On Tue 30-10-18 14:55:51, Miles Chen wrote: [...] > It's a real problem when using page_owner. > I found this issue recently: I'm not able to read page_owner information > during a overnight test. (error: read failed: Out of memory). I replace > kmalloc() with vmalloc() and it worked well. Is this with trimming the allocation to a single page and doing shorter than requested reads?
On Tue, 2018-10-30 at 09:15 +0100, Michal Hocko wrote: > On Tue 30-10-18 14:55:51, Miles Chen wrote: > [...] > > It's a real problem when using page_owner. > > I found this issue recently: I'm not able to read page_owner information > > during a overnight test. (error: read failed: Out of memory). I replace > > kmalloc() with vmalloc() and it worked well. > > Is this with trimming the allocation to a single page and doing shorter > than requested reads? I printed out the allocate count on my device the request count is <= 4096. So I tested this scenario by trimming the count to from 4096 to 1024 bytes and it works fine. count = count > 1024? 1024: count; It tested it on both 32bit and 64bit kernel.
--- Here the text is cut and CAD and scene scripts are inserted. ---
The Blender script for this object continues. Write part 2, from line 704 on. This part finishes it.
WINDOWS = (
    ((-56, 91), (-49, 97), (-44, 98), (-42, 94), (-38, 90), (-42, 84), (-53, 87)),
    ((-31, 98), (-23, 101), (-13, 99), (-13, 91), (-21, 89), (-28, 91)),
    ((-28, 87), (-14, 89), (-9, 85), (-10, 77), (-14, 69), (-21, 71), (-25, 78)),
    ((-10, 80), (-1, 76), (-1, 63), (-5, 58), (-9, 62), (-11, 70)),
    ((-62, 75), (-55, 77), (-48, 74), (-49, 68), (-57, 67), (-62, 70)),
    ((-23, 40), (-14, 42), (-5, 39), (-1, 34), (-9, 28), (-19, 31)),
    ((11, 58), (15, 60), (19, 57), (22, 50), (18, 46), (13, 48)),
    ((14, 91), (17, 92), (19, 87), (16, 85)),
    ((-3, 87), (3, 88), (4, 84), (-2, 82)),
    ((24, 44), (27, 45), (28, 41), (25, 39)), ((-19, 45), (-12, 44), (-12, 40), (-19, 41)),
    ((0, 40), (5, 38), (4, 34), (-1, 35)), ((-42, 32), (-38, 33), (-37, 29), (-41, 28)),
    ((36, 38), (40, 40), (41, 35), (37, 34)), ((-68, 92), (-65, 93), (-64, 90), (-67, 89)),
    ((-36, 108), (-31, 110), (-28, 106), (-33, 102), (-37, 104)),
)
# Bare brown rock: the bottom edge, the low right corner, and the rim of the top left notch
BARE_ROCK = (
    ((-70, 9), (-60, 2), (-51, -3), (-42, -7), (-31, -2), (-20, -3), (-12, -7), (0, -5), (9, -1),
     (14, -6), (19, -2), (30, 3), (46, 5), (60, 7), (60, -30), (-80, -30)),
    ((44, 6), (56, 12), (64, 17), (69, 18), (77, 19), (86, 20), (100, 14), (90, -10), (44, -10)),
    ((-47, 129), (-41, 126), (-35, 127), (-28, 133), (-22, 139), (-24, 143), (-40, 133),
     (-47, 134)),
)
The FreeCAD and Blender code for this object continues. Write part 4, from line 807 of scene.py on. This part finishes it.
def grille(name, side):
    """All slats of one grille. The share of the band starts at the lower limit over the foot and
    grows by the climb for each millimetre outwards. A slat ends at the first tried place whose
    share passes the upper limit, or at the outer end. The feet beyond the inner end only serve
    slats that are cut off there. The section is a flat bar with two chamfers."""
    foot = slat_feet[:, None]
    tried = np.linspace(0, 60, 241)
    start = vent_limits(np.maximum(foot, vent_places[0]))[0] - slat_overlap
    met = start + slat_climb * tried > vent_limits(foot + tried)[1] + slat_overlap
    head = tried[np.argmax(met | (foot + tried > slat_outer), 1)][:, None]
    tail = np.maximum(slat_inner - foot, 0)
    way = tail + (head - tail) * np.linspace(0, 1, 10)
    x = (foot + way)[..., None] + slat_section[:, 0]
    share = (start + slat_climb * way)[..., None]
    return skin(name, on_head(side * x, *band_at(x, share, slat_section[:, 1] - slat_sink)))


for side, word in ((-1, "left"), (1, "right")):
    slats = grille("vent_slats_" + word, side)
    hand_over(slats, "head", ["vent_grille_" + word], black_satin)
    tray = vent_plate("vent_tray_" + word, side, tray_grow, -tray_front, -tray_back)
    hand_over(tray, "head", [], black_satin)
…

On Wed 31-10-18 16:47:17, Miles Chen wrote: > On Tue, 2018-10-30 at 09:15 +0100, Michal Hocko wrote: > > On Tue 30-10-18 14:55:51, Miles Chen wrote: > > [...] > > > It's a real problem when using page_owner. > > > I found this issue recently: I'm not able to read page_owner information > > > during a overnight test. (error: read failed: Out of memory). I replace > > > kmalloc() with vmalloc() and it worked well. > > > > Is this with trimming the allocation to a single page and doing shorter > > than requested reads? > > > I printed out the allocate count on my device the request count is <= > 4096. So I tested this scenario by trimming the count to from 4096 to > 1024 bytes and it works fine. > > count = count > 1024? 1024: count; > > It tested it on both 32bit and 64bit kernel. Are you saying that you see OOMs for 4k size?
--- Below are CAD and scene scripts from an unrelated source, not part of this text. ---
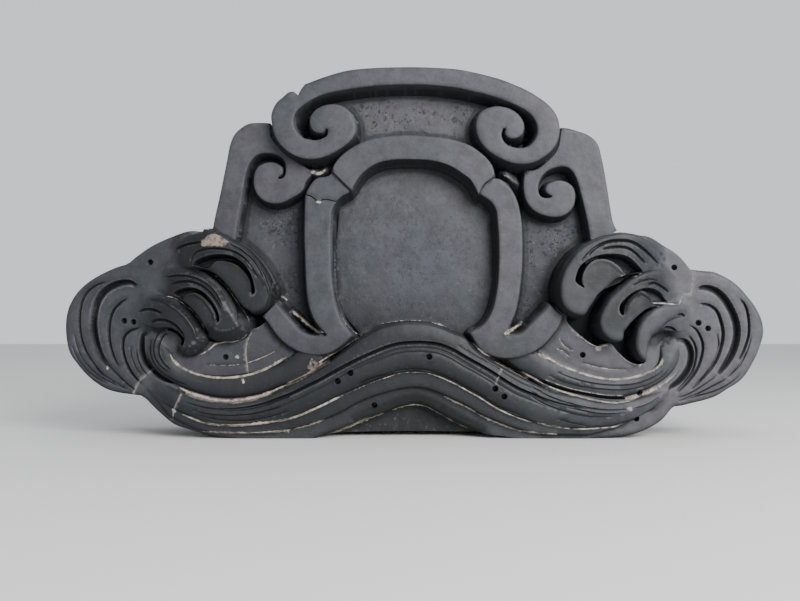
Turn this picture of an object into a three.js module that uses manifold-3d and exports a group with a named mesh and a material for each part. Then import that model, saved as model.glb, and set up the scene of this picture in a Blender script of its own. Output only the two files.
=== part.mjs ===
// Roof end tile in fired clay: a framed panel under a scrolled cap, with a wave wing at each side.
import * as THREE from 'three';
import { mergeVertices } from 'three/addons/utils/BufferGeometryUtils.js';
import Module from 'manifold-3d';

const wasm = await Module();
wasm.setup();

// Driving sizes, in millimetres. Depths are counted from the back plane towards the front.
const WIDTH = 486;
const HOLLOW = 40;
const PLATE = 20;
const WALL = 21;
const GROUND = HOLLOW + PLATE;
const BASE_RELIEF = 3.5;
const BASE_RELIEF_HALF = 72;
const EDGE_ROUND = 1.4;
const EDGE_DEPTH = 2.4;
const PINHOLE = 3.6;
const PINHOLE_DEPTH = 14;
const CURVE_ERROR = 0.34;
const TAIL_CUT = 200;

// How far the face of each part stands above the plain ground.
const RISE = {
  plate: 2,
  tablet: 3.5,
  panel: 8,
  shoulder: 14,
  wave: 15,
  lowStream: 19,
  mainStream: 23,
  wingStream: 20,
  bar: 20,
  arch: 22,
  cap: 25,
  lowHead: 25,
  midHead: 29,
  topHead: 33,
};
const FRONT = GROUND + RISE.topHead;

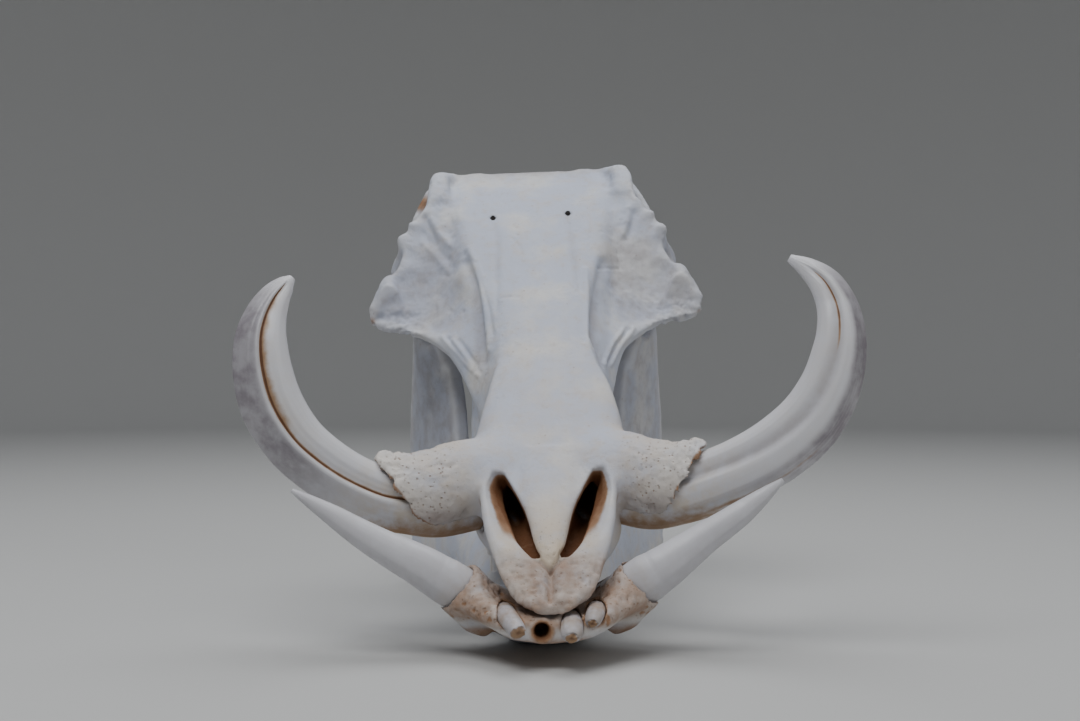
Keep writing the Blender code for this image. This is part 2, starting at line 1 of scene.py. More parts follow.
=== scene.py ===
import math
import time
import bpy
import numpy as np
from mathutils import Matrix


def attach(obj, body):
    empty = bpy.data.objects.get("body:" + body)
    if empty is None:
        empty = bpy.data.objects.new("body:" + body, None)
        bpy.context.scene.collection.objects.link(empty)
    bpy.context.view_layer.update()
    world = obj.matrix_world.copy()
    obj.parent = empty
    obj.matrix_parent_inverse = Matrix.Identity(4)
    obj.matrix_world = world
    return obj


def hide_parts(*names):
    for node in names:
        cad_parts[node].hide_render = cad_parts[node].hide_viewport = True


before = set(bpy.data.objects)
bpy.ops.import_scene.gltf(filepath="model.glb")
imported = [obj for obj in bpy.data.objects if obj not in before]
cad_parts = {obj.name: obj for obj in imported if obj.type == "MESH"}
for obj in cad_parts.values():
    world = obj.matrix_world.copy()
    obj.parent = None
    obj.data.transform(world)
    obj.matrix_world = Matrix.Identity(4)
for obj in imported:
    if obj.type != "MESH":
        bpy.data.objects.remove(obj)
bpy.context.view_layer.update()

import openvdb as vdb
from mathutils import Vector

started = time.time()

# Shapes are worked out in millimetres: x across, y back from the chin, z up from the ground.
# The cranium and the jaw are each drawn straight, then set down a little askew as they stand.
layout = {
    "origin": (5.3, 161.5, 0.0),        # this point becomes the world's middle
    "craniumLean": 2.5,                 # degrees
    "craniumPivot": (3.3, 0.0, 51.8),
    "jawShift": 6.8,
    "jawYaw": 1.5,                      # degrees
    "jawLean": 0.9,                     # degrees
}


def report(words):
    print("skull:", words, "at", round(time.time() - started, 1), "s")


# Curves and shells

def curveThrough(points, count):
    # Catmull-Rom: each new row is a cubic in the four given rows around it
    p = np.asarray(points, float)
    p = np.concatenate([[2 * p[0] - p[1]], p, [2 * p[-1] - p[-2]]])
    t = np.linspace(0, len(p) - 3 - 1e-9, count)
    k = t.astype(int)
    f = (t - k).reshape((-1,) + (1,) * (p.ndim - 1))
    a, b, c, d = p[k], p[k + 1], p[k + 2], p[k + 3]
    return 0.5 * (2 * b + (c - a) * f + (2 * a - 5 * b + 4 * c - d) * f ** 2
                  + (3 * b - a - 3 * c + d) * f ** 3)


def shellOf(rings):
    # quads between neighbouring rings, and a fan to a middle point at each end
    rows, cols = rings.shape[:2]
    points = np.concatenate([rings.reshape(-1, 3), rings[:1].mean(1), rings[-1:].mean(1)])
    i = np.arange(rows * cols).reshape(rows, cols)
    j = np.roll(i, -1, 1)
    quads = np.stack([i[:-1], j[:-1], j[1:], i[1:]], -1).reshape(-1, 4)
    first = np.stack([np.full(cols, rows * cols), j[0], i[0]], -1)
    last = np.stack([np.full(cols, rows * cols + 1), i[-1], j[-1]], -1)
    return points, quads, np.concatenate([first, last])


def flipped(shell):
    # the same shell mirrored in x, its faces turned round again
    points, quads, tris = shell
    return points * (-1, 1, 1), quads[:, ::-1], tris[:, ::-1]


def unit(v):
    return v / np.maximum(np.linalg.norm(v, axis=-1, keepdims=True), 1e-9)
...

On Wed, 2018-10-31 at 11:15 +0100, Michal Hocko wrote: > On Wed 31-10-18 16:47:17, Miles Chen wrote: > > On Tue, 2018-10-30 at 09:15 +0100, Michal Hocko wrote: > > > On Tue 30-10-18 14:55:51, Miles Chen wrote: > > > [...] > > > > It's a real problem when using page_owner. > > > > I found this issue recently: I'm not able to read page_owner information > > > > during a overnight test. (error: read failed: Out of memory). I replace > > > > kmalloc() with vmalloc() and it worked well. > > > > > > Is this with trimming the allocation to a single page and doing shorter > > > than requested reads? > > > > > > I printed out the allocate count on my device the request count is <= > > 4096. So I tested this scenario by trimming the count to from 4096 to > > 1024 bytes and it works fine. > > > > count = count > 1024? 1024: count; > > > > It tested it on both 32bit and 64bit kernel. > > Are you saying that you see OOMs for 4k size? > yes, because kmalloc only use normal memor, not highmem + normal memory I think that's why vmalloc() works.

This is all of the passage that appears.